> _DIRECTIONS FOR THIS TASK_: In the records that follow, the lines from the one containing "overall_length - collar_depth)]" to the one containing "depsgraph = bpy.context.evaluated_depsgraph_get()", inclusive, are to be given again exactly.

> _INPUT_:
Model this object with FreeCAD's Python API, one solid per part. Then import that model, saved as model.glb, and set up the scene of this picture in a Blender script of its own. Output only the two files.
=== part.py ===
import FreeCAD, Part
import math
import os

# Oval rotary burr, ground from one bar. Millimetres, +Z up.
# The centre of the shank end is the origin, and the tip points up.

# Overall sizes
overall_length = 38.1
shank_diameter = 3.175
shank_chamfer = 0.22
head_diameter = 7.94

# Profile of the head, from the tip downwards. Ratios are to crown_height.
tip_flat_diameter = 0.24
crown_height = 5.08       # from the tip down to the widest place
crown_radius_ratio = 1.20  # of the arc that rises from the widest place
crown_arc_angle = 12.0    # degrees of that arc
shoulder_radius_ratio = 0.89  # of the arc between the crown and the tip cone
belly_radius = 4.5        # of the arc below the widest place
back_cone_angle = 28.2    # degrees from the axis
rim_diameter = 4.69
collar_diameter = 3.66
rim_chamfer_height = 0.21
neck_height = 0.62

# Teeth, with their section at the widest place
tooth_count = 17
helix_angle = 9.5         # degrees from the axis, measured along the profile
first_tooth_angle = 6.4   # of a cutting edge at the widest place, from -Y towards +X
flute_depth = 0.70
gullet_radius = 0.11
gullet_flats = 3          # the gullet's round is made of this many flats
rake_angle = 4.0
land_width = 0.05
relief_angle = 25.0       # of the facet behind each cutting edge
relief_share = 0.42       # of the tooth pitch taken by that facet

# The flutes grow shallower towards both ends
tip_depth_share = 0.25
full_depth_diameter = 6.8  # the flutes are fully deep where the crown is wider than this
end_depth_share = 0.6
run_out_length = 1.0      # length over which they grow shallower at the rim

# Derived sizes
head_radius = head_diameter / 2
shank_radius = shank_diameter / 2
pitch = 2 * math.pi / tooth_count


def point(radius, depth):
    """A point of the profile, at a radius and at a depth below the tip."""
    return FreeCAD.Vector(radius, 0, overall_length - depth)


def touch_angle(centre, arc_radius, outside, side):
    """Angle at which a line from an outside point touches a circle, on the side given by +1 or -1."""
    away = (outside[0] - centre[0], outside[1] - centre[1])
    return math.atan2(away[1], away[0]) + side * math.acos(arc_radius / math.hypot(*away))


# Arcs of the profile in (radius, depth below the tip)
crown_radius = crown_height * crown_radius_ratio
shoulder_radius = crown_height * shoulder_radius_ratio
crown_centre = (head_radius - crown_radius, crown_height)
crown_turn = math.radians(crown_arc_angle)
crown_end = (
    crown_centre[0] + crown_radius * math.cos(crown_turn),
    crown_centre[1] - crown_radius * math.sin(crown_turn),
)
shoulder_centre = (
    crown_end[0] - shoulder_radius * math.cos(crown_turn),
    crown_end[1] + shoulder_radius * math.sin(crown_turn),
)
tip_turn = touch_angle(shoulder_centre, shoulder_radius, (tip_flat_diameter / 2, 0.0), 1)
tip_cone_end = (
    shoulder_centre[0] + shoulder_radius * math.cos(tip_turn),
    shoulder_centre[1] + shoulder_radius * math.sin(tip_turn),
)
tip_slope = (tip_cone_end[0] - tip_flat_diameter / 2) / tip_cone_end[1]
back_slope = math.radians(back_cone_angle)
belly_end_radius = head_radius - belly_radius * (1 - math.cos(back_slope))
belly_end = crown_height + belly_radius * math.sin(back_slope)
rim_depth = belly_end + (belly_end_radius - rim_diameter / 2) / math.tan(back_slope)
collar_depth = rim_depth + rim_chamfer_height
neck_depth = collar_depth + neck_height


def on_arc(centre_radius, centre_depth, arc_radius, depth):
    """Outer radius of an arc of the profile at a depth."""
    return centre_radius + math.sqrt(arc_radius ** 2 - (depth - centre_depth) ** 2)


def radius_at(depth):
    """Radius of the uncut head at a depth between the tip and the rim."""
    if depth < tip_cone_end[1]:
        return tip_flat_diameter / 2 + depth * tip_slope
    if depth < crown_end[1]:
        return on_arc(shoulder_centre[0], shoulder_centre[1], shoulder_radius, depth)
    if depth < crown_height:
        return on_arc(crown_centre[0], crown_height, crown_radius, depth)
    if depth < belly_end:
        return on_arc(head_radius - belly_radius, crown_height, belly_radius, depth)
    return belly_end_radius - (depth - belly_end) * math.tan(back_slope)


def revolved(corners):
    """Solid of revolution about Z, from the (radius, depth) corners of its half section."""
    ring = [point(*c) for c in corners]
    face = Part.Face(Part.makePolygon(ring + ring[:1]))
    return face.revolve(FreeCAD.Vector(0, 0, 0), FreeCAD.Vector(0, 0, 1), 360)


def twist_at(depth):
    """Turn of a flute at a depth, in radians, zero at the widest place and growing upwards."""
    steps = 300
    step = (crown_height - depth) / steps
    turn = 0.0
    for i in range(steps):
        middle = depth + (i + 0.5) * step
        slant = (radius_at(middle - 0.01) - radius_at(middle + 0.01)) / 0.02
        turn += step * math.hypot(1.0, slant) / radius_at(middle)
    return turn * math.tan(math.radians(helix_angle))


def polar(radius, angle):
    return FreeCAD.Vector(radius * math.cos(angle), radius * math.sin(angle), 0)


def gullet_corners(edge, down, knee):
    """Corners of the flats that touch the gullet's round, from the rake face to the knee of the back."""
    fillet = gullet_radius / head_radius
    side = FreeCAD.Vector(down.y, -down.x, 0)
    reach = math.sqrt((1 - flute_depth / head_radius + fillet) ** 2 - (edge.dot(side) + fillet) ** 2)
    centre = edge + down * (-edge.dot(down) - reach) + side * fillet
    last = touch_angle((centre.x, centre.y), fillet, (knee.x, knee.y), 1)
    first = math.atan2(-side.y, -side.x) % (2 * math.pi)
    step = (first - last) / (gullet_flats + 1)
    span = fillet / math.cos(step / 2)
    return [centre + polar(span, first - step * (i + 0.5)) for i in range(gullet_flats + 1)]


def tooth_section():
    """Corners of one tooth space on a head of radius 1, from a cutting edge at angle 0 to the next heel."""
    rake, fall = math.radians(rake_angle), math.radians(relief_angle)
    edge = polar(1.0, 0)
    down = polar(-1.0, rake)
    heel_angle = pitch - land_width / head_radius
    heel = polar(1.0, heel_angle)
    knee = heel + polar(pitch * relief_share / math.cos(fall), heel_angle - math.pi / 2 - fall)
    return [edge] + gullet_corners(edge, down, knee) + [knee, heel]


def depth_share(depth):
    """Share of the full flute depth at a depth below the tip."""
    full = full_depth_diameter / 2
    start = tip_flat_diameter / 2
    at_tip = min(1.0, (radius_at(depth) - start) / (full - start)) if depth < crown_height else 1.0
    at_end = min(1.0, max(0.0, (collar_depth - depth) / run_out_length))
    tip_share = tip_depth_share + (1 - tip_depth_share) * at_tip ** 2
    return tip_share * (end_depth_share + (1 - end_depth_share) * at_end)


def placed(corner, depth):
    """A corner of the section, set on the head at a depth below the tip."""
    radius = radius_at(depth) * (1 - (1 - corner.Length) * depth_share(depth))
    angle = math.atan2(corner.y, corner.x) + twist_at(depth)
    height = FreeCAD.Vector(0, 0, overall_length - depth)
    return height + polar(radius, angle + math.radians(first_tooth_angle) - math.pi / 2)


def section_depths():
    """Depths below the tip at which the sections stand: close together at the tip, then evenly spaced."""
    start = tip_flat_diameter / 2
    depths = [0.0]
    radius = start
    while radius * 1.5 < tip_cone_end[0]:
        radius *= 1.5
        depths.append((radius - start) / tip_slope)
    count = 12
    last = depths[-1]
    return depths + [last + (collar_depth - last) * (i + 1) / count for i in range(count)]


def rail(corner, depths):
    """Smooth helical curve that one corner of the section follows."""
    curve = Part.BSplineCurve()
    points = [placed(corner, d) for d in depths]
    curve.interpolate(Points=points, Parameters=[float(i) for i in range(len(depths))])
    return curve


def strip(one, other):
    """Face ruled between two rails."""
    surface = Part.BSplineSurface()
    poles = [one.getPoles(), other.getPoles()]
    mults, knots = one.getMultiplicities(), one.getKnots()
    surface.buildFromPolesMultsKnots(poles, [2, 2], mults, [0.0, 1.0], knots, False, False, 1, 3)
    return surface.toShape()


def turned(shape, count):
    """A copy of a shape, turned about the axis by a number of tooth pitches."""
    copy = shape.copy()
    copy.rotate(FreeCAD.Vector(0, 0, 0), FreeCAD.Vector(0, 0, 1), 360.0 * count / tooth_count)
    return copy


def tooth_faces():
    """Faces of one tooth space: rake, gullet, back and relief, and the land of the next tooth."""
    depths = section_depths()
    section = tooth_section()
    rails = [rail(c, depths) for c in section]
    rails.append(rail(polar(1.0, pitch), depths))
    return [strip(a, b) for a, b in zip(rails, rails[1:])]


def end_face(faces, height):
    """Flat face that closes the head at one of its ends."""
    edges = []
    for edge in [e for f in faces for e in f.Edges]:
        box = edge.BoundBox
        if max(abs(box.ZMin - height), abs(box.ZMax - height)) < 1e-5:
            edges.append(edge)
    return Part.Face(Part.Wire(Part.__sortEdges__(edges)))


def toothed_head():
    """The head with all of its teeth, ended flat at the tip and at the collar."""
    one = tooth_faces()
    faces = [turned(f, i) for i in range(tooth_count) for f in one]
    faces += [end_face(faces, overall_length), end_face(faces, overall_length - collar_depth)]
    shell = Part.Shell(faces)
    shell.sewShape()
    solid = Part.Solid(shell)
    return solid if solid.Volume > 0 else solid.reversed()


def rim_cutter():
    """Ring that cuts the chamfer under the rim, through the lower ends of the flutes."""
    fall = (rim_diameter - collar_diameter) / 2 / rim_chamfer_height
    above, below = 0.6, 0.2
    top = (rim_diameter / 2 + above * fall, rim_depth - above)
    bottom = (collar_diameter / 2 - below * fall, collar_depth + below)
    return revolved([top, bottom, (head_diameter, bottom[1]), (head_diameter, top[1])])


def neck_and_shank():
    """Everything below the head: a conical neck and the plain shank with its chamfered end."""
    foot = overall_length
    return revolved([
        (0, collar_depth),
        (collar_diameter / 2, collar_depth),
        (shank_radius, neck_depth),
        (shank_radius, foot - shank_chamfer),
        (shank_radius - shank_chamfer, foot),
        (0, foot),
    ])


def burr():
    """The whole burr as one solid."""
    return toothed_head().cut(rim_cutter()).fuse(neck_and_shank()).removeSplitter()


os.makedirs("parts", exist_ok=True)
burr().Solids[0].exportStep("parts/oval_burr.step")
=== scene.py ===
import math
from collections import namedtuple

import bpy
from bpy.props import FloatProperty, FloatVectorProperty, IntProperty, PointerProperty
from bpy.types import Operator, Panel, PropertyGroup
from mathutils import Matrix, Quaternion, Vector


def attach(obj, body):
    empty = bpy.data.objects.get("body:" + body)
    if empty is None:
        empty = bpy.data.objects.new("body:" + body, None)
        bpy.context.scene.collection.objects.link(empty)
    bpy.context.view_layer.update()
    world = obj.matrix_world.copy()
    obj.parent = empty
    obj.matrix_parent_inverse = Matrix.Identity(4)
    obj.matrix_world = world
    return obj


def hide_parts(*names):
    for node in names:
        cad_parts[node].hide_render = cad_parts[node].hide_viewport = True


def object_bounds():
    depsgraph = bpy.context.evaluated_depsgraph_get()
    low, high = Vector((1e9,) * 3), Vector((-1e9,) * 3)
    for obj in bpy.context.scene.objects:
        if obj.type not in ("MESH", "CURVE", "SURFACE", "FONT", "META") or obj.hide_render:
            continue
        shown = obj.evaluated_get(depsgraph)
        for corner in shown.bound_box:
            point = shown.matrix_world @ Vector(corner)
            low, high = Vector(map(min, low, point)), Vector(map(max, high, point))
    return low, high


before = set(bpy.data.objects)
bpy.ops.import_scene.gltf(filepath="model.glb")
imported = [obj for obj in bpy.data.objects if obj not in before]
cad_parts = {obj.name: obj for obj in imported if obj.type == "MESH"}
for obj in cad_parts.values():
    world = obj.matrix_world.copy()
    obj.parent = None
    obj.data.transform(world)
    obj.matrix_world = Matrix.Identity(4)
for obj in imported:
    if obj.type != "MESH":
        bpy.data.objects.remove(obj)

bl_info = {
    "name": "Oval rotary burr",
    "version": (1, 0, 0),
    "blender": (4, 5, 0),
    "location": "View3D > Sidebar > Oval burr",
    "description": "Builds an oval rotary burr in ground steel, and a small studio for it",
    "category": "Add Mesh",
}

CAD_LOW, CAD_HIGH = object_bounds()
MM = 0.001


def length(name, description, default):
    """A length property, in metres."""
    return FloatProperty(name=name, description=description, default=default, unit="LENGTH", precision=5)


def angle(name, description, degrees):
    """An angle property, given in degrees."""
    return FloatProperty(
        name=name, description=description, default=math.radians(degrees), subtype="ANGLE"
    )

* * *

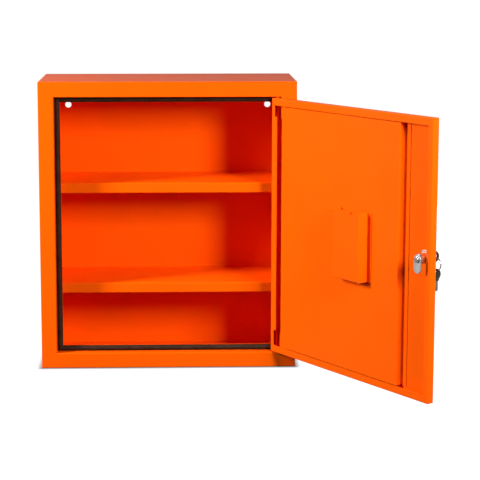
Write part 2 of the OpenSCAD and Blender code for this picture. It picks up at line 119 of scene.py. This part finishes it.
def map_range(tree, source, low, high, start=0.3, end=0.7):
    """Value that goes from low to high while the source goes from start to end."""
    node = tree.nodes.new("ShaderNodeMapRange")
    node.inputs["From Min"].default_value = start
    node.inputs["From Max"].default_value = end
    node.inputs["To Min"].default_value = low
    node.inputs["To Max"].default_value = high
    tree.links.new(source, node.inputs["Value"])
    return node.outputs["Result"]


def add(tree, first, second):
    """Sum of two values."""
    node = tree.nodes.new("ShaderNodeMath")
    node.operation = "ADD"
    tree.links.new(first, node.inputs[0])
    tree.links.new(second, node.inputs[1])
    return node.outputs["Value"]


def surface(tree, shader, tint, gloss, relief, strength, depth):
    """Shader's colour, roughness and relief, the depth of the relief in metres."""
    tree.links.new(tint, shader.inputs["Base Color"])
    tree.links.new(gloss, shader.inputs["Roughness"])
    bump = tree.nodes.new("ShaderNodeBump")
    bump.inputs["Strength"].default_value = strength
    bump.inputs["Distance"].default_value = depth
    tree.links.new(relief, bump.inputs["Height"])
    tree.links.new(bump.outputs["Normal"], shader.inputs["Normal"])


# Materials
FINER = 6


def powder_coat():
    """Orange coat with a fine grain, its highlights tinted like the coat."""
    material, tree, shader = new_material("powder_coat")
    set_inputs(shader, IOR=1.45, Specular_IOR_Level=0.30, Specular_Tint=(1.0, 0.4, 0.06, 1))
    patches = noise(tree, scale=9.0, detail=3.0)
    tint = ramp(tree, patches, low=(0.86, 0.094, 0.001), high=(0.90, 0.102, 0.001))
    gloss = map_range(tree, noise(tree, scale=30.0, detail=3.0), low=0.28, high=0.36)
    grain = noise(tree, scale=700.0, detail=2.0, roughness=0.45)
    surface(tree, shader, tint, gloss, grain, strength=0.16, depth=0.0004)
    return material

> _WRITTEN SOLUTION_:
    faces += [end_face(faces, overall_length), end_face(faces, overall_length - collar_depth)]
    shell = Part.Shell(faces)
    shell.sewShape()
    solid = Part.Solid(shell)
    return solid if solid.Volume > 0 else solid.reversed()


def rim_cutter():
    """Ring that cuts the chamfer under the rim, through the lower ends of the flutes."""
    fall = (rim_diameter - collar_diameter) / 2 / rim_chamfer_height
    above, below = 0.6, 0.2
    top = (rim_diameter / 2 + above * fall, rim_depth - above)
    bottom = (collar_diameter / 2 - below * fall, collar_depth + below)
    return revolved([top, bottom, (head_diameter, bottom[1]), (head_diameter, top[1])])


def neck_and_shank():
    """Everything below the head: a conical neck and the plain shank with its chamfered end."""
    foot = overall_length
    return revolved([
        (0, collar_depth),
        (collar_diameter / 2, collar_depth),
        (shank_radius, neck_depth),
        (shank_radius, foot - shank_chamfer),
        (shank_radius - shank_chamfer, foot),
        (0, foot),
    ])


def burr():
    """The whole burr as one solid."""
    return toothed_head().cut(rim_cutter()).fuse(neck_and_shank()).removeSplitter()


os.makedirs("parts", exist_ok=True)
burr().Solids[0].exportStep("parts/oval_burr.step")
=== scene.py ===
import math
from collections import namedtuple

import bpy
from bpy.props import FloatProperty, FloatVectorProperty, IntProperty, PointerProperty
from bpy.types import Operator, Panel, PropertyGroup
from mathutils import Matrix, Quaternion, Vector


def attach(obj, body):
    empty = bpy.data.objects.get("body:" + body)
    if empty is None:
        empty = bpy.data.objects.new("body:" + body, None)
        bpy.context.scene.collection.objects.link(empty)
    bpy.context.view_layer.update()
    world = obj.matrix_world.copy()
    obj.parent = empty
    obj.matrix_parent_inverse = Matrix.Identity(4)
    obj.matrix_world = world
    return obj


def hide_parts(*names):
    for node in names:
        cad_parts[node].hide_render = cad_parts[node].hide_viewport = True


def object_bounds():
    depsgraph = bpy.context.evaluated_depsgraph_get()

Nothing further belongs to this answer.